Five British soldiers were shot dead by an Afghan police officer on Tuesday afternoon as they rested inside a compound in Helmand Province where they had been living for the past two weeks and acting as mentors to the gunman and his colleagues.
According to the
BBC six other British soldiers, along with two Afghan National Police officers, were also injured during the attack.
British Prime Minister Gordon Brown has indicated that the Taliban has accepted responsibility for the attack, the gunman has been identified as an officer called Gulbuddin and it is thought that he may have had an accomplice, but it does not seem to be clear that the gunman is actually a member of that group. Tribal leaders have supposedly linked the Taliban to the incident also.

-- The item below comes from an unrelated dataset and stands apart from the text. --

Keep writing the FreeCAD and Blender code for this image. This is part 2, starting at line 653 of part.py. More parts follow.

There are reports that the gunman was extremely unhappy with his commanding officers who, the
Telegraph reports, had constantly been moving him around the country as he performed his duties.
Indeed the
London Times quotes Abdul Ahad Helmandwal, the head of the Nad-e’Ali district council, the attack occurred in the village of Shin Kalay in the Nad-e’Ali district, as saying that Gulbuddin shot at the police commander inside the compound, and his deputy, first, before turning his machine gun on the British troops.
The British troops were drinking tea at the time they were attacked and the
Telegraph states that they had removed their body armor and helmets. Of those soldiers killed, their names have not been released, three were serving with the Grenadier Guards and two were with the Royal Military Police.

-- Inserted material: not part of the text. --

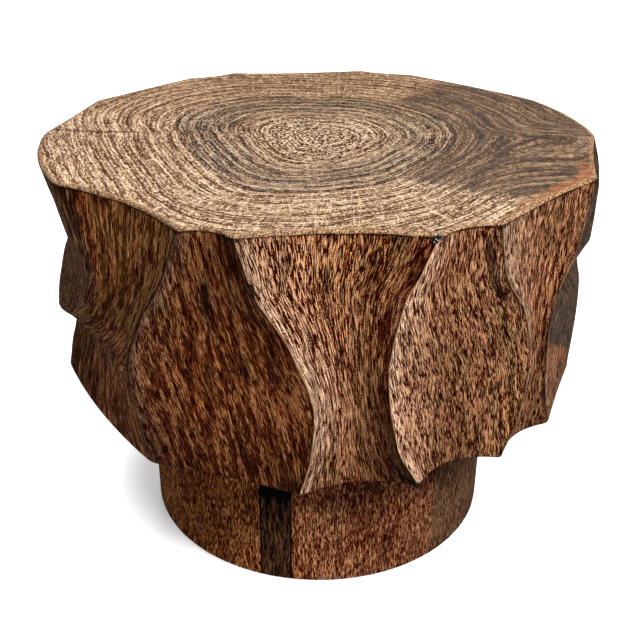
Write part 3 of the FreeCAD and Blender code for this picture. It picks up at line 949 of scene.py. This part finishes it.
def charredDepth(places, shares):
    # the lens is charred above a line that falls to the right, with a brown gap across it
    lensFoot = 0.42 - 0.33 * places
    gapMiddle, gapHalf = 0.69 - 0.09 * places, 0.042 - 0.012 * places
    shares = shares[:, None]
    brownGap = 1 - np.clip(1.4 * np.exp(-((shares - gapMiddle) / gapHalf) ** 2), 0, 1)
    depth = smoothStep(-0.05, 0.05, shares - lensFoot) * smoothStep(0, 0.03, places) * brownGap
    return eachPanel("charred", 0)[None, :, None] * depth[:, None]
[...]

If Gulbuddin is not a member of the Taliban, or connected with it in some way, then he may been coerced by its members in to carrying out the attack, during which it is reported he was also wounded. The
London Times suggests that Gulbuddin may have been using heroin prior to the attack.

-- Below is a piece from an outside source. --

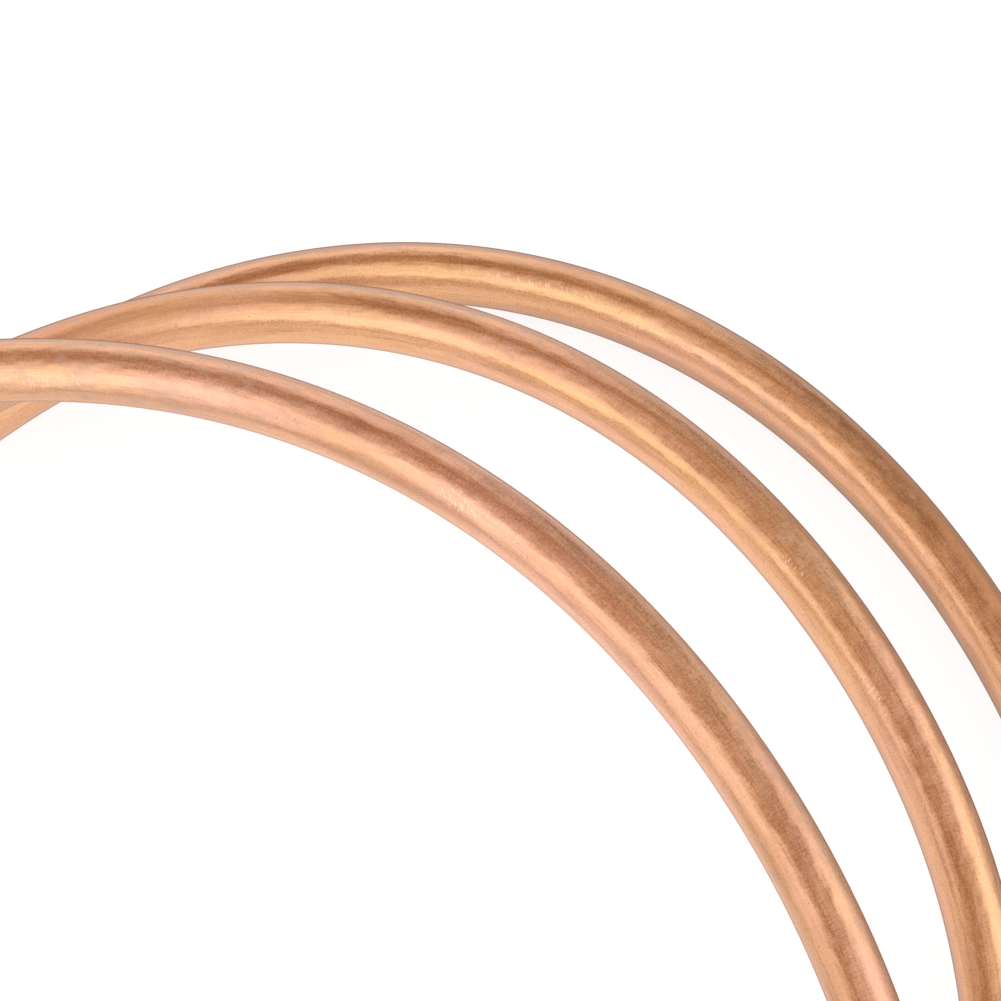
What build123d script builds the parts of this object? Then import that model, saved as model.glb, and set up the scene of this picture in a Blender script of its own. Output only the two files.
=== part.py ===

A graduate of the Afghan police academy a year ago Gulbuddin has been with the police for two years in total and is from the north of Helmand, a province in the southwest of Afghanistan.
Tributes have been paid to the dead soldiers by Gordon Brown and British opposition leader David Cameron. Whilst Gen Stanley McChrystal, commander of the International Security Assistance Force, has spoken to the Minister of the Interior in Afghanistan, who has expressed his regret at what happened and promised a full investigation.
One person not surprised by the incident inside the compound, which is next to a checkpoint named Blue 25, is Peter Galbraith, the former deputy head of the UN mission in Afghanistan who resigned his post because of his unhappiness at the manner in which the Afghan presidential election was conducted. Mr Galbraith explained:
It is a terrible tragedy but it is, I won't quite say inevitable, but it is not surprising. The process of police training and recruiting has been very rushed. Normally the police get an eight-week training course. That is actually very short and there isn't a lot of vetting of police before they are hired. And actually, in recent months, they shortened the training programme from eight weeks to five weeks because they wanted to get more police boots on the ground in advance of the elections. So there was a real rush to recruit an additional 10,000, particularly in the south, particularly in Kandahar and Helmand provinces. So it is not totally surprising that people were recruited who may have had Taliban sympathies or were infiltrated into the police by the Taliban although I don't know yet whether in this particular episode that is exactly what happened
Since 2001 229 members of the British armed forces have lost their lives in Afghanistan, with over 90 of those deaths being in 2009. The
London Times is putting the exact number during 2009 at 94 but the
BBC and the
Telegraph put this year's total number of dead at 92.
Two soldiers from the U.S. were killed by a policeman in eastern Afghanistan only a month ago.